Previdenza

Un punto fermo a favore di tutti i professionisti

di Maria Carla De Cesari

Una sentenza cardine per il sistema della previdenza privata, quella di ieri della Corte costituzionale. La pronuncia è stata attivata dalla Cassa dottori commercialisti e da due iscritti, così che fossero superate ab origine eventuali considerazioni sulla carenza ad agire da parte dell’Ente previdenziale privato. La pronuncia vale, di fatto, per tutte le Casse, anche se resta da verificare se sarà necessario il riconoscimento tramite ricorso.

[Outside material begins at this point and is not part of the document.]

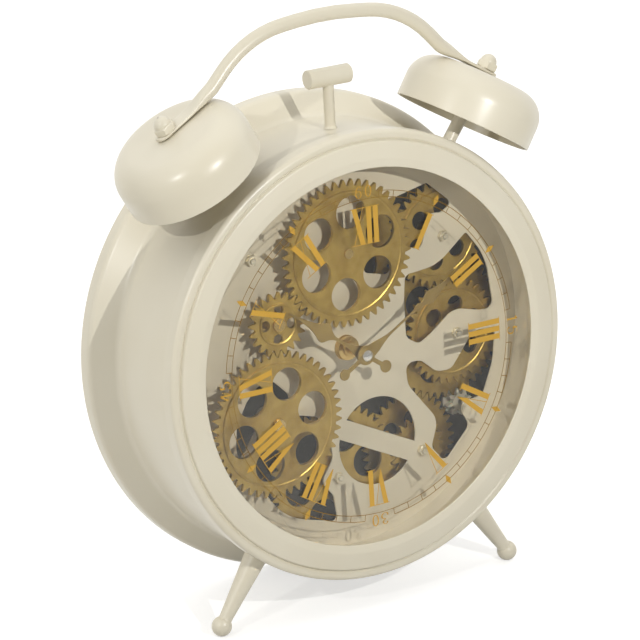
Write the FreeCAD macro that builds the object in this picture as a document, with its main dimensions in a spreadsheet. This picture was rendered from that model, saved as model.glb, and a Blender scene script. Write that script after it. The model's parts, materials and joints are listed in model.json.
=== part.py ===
# Twin-bell table clock with an open gear train behind the crystal.
# Millimetres. The clock frame has its origin on the dial axis at the crystal's front face:
# X to the right, Y into the clock, Z up the dial. The whole clock then leans back on its flange.
import FreeCAD, Part
import math
import os
import Sketcher
from FreeCAD import Placement, Rotation, Vector

SIZES = {
    # Casing, spun sheet; the drum's radius carries every other radius with it
    "drum_radius": 133.0,
    "drum_wall": 1.5,
    "drum_front": 3.2,
    "flare_front": 66.5,
    "flare_back": 79.0,
    "flange_proud": 13.7,
    "flange_back": 88.0,
    "bead_proud": 3.0,
    "bezel_skirt_back": 10.5,
    "bezel_lap": 11.9,
    "fit_gap": 0.15,
    # Crystal, gasket, liner and dial
    "crystal_set_in": 7.0,
    "crystal_thick": 2.5,
    "gasket_thick": 0.8,
    "gasket_lap": 3.0,
    "liner_wall": 1.2,
    "dial_front": 30.0,
    "dial_thick": 1.2,
    "ledge_width": 3.0,
    "stay_width": 9.0,
    "stay_reach": 42.0,
    "pad_radius": 9.5,
    "bar_width": 12.4,
    # Rear plate and back cover
    "plate_front": 50.0,
    "plate_thick": 1.2,
    "plate_set_in": 6.0,
    "cover_front": 64.0,
    "cover_thick": 1.2,
    "cover_screw_set_in": 9.0,
    # Gears, their pins and bushes
    "gear_module": 1.783,
    "backlash": 0.5,
    "gear_thick": 2.2,
    "gear_step": 0.5,
    "front_gears": 18.5,
    "near_gears": 34.5,
    "far_gears": 44.0,
    "pin_radius": 2.5,
    "thread_radius": 1.5,
    "thread_end": 0.8,
    "arbor_radius": 3.0,
    "arbor_proud": 1.0,
    "run_gap": 0.05,
    "end_gap": 0.3,
    "hub_radius": 5.5,
    "bush_lip_radius": 7.5,
    "bush_lip": 1.2,
    "stud_head_radius": 4.0,
    "stud_head": 1.6,
    "stud_foot_radius": 7.0,
    "stud_foot": 1.5,
    "pinion_wide": 3.4,
    # Nuts
    "small_nut_flats": 6.0,
    "dial_nut": 3.0,
    "leg_nut": 4.0,
    "leg_nut_flats": 8.0,
    "movement_nut_flats": 13.0,
    "movement_nut": 2.5,
    "acorn_flats": 10.0,
    "acorn_height": 5.0,
    "acorn_dome_radius": 4.4,
    # Hands
    "tube_radius": 2.6,
    "shaft_radius": 1.5,
    "collar_radius": 6.0,
    "collar_height": 3.5,
    "minute_front": 6.6,
    "hour_front": 9.0,
    "hand_thick": 0.8,
    "minute_length": 86.0,
    "hour_length": 61.0,
    "hand_tail": 18.0,
    "tail_disc_radius": 2.9,
    "leaf_half_width": 5.5,
    "hand_boss": 2.2,
    "cap_radius": 3.25,
    "cap_height": 3.1,
    # Movement and drive
    "movement_side": 56.0,
    "movement_back": 68.0,
    "movement_corner": 4.0,
    "bush_radius": 4.5,
    "bush_proud": 4.5,
    "pivot_depth": 4.0,
    "cell_radius": 7.25,
    "cell_length": 50.5,
    "knob_radius": 7.0,
    "knob_height": 4.5,
    "flute_depth": 0.5,
    "motor_radius": 12.0,
    "motor_back": 63.5,
    "ear_reach": 7.0,
    "ear_thick": 1.5,
    "small_screw": 1.4,
    "screw_head": 2.7,
    "screw_head_thick": 1.6,
    "boss_radius": 9.0,
    "boss_proud": 1.5,
    "box_wall": 1.5,
    "box_end_room": 1.6,
    "flange_thick": 1.2,
    "flange_wide": 3.0,
    "contact_thick": 0.4,
    "contact_side": 10.0,
    "contact_bump": 2.5,
    "bracket_thick": 2.5,
    "bracket_margin": 3.0,
    "slider_width": 5.0,
    "slider_height": 4.0,
    "slider_proud": 1.8,
    "switch_depth": 5.0,
    "box_front": 53.0,
    "box_centre_z": -82.0,
    "door_thick": 1.4,
    "door_travel": 40.0,
    "rib_width": 1.2,
    "rib_height": 14.0,
    "rib_proud": 0.8,
    "switch_travel": 4.0,
    # Bells, posts and handle
    "bell_lift": 19.57,
    "bell_y": 33.3,
    "bell_radius": 42.6,
    "bell_height": 31.8,
    "bell_shoulder": 17.0,
    "bell_wall": 1.2,
    "crown_radius": 10.0,
    "crown_drop": 1.4,
    "post_radius": 4.0,
    "stud_radius": 3.0,
    "spigot_radius": 2.5,
    "tongue_length": 16.0,
    "tongue_tip": 8.0,
    "tongue_thick": 2.2,
    "tongue_width": 10.0,
    "tongue_lift": 0.5,
    "tube_handle_radius": 4.2,
    "tube_start": 30.0,
    "tube_lift": 3.3,
    "end_run": 6.6,
    "end_bend": 12.0,
    "knee_bend": 66.0,
    "crest_bend": 190.0,
    "crest_rise": 6.0,
    "handle_rise": 69.5,
    # Hammer
    "hammer_y": 33.0,
    "hammer_rise": 31.0,
    "hammer_stem_radius": 3.3,
    "hammer_head_radius": 5.7,
    "hammer_half": 14.4,
    "stem_sink": 2.0,
    # Legs
    "leg_y": 18.0,
    "leg_length": 47.5,
    "foot_radius": 6.1,
    "foot_flat": 2.0,
    "leg_top_radius": 7.1,
    "leg_neck_radius": 4.0,
    "seat_gap": 0.2,
}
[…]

La legge che impone la riduzione dei costi per i beni intermedi (la spending review sugli acquisti) risponde a un’esigenza di efficienza a vantaggio degli iscritti e costituisce un «efficace strumento di coordinamento della finanza pubblica». Tuttavia, è incostituzionale quella parte della norma che impone il versamento dei risparmi all’Erario. La Corte non utilizza giri di parole e va al principio: si tratta di una specie di esproprio che lede la correlazione tra contributi e prestazioni alla base della missione della Cassa previdenziale. Lo Stato non può mettere le mani sulle risorse dell’ente privato, perché si colpirebbe il diritto degli iscritti alla tutela previdenziale, tanto più che tra i presupposti della privatizzazione figura l’assenza di qualsiasi contributo da parte dello Stato. Dunque, la Consulta interpreta, a distanza di oltre 20 anni, lo statuto di autonomia delle Casse private. Il legislatore non può determinare situazioni che, anche solo potenzialmente, potrebbero inoculare uno squilibrio finanziario nelle Casse. Vale per le cifre, tutto sommato limitate, della spending review. A maggior ragione, il legislatore è avvertito, il discorso si pone per partite più rilevanti.